Non fa l'unanimità la proposta sul salario minimo votata lunedì a grande maggioranza dalla Commissione della gestione.

Proposta che prevede, lo ricordiamo, nel primo anno una forchetta che va da 19 franchi a 19,50. Nel secondo e terzo anno si aumenta questo intervallo di 50 centesimi. Poi entro la fine del quarto anno bisogna arrivare a una cifra situata tra i 19 franchi e 75 centesimi a i 20 franchi e 25. L'obiettivo finale è insomma una media di circa 20 franchi all'ora.

Sindacati divisi

«Accogliamo questa proposta con grande delusione. Sono salari troppo bassi, che non permetteranno di vivere degnamente in Ticino e quindi non sono accettabili»: commenta Giangiorgio Gargantini di UNIA ai microfoni della RSI.

Di parere diverso Renato Ricciardi dell'OCST: «Siamo soddisfatti perché finalmente è un salario minimo legale. È da anni che lo aspettavamo. È uno strumento per combattere gli abusi e per limitare i bassi salari purtroppo in vigore in numerosi settori privi di contratto collettivo».

L'impatto sulle aziende

Per Ricciardi un impatto per le aziende ci sarà, ma solo in determinati settori: «In quelli dove ci sono dei salari bassi e dove c’è una quota di manodopera proveniente dalla vicina Italia».

Decisamente meno preoccupato per le ripercussioni sulle aziende Gargantini: «Non credo che saranno insopportabili, anche perché se dovessero esserci aziende che non potranno praticare questi salari dovranno porsi la domanda sul come continuare a lavorare sul territorio».

Modenini: «Importante è poi verificarne l'impatto»

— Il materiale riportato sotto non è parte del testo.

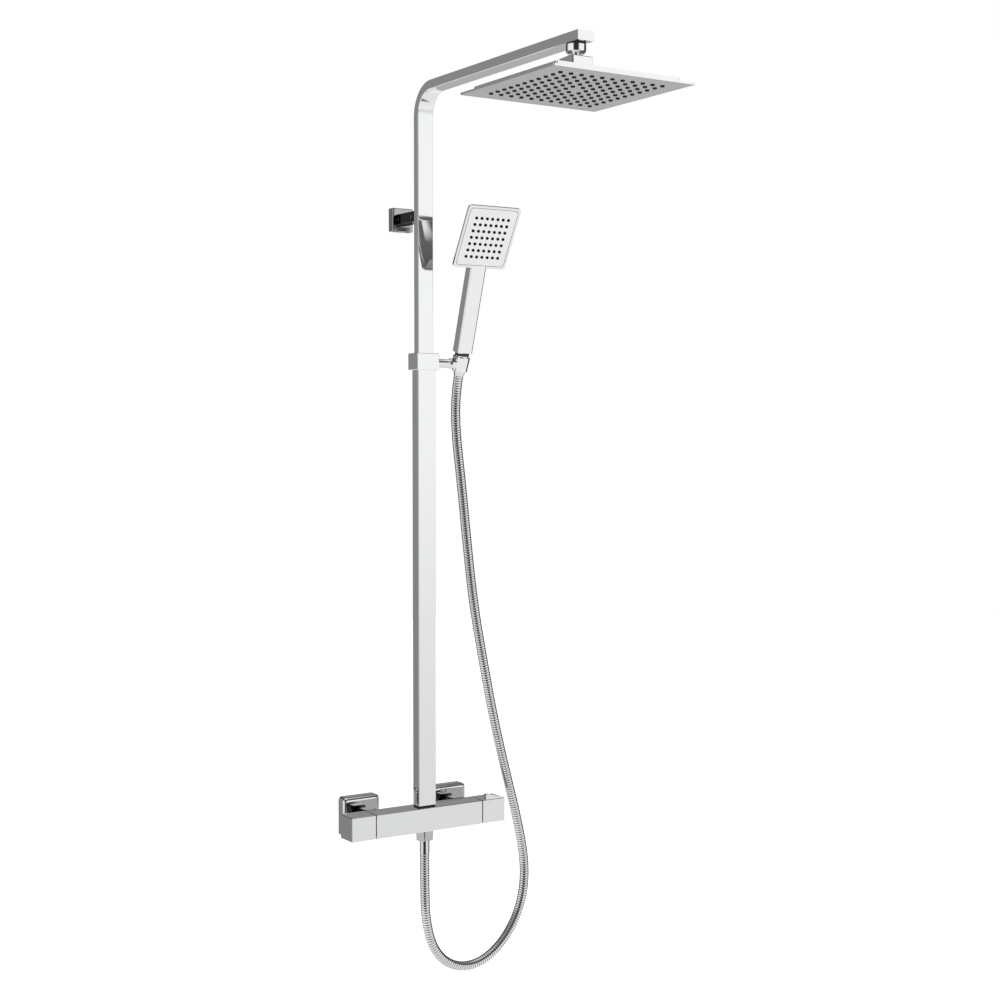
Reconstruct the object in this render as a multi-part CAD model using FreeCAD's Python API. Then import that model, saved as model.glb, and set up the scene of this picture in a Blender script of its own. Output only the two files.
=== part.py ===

Stefano Modenini, direttore dell'Associazione delle industrie ticinesi, non si dice sorpreso da quanto stabilito dalla Commissione della gestione. Poco si discosta dalla proposta governativa a cui AITI già si era adeguata, ma spiega come ritenga fondamentale procedere a questo punto: «Per noi l’importante è che a ogni eventuale aggiornamento della soglia ci sia una verifica dell’impatto. Non va inoltre dimenticato che in ogni forchetta i beneficiari resteranno comunque per la maggioranza lavoratori che non vivono in Ticino».

Modenini - ferma restando l’evoluzione della congiuntura economica - non esclude che alcuni possano fare più fatica di altri ad adeguarsi: «Prevediamo difficoltà non tanto per l’industria, ma per piccole attività artigianali e commerciali».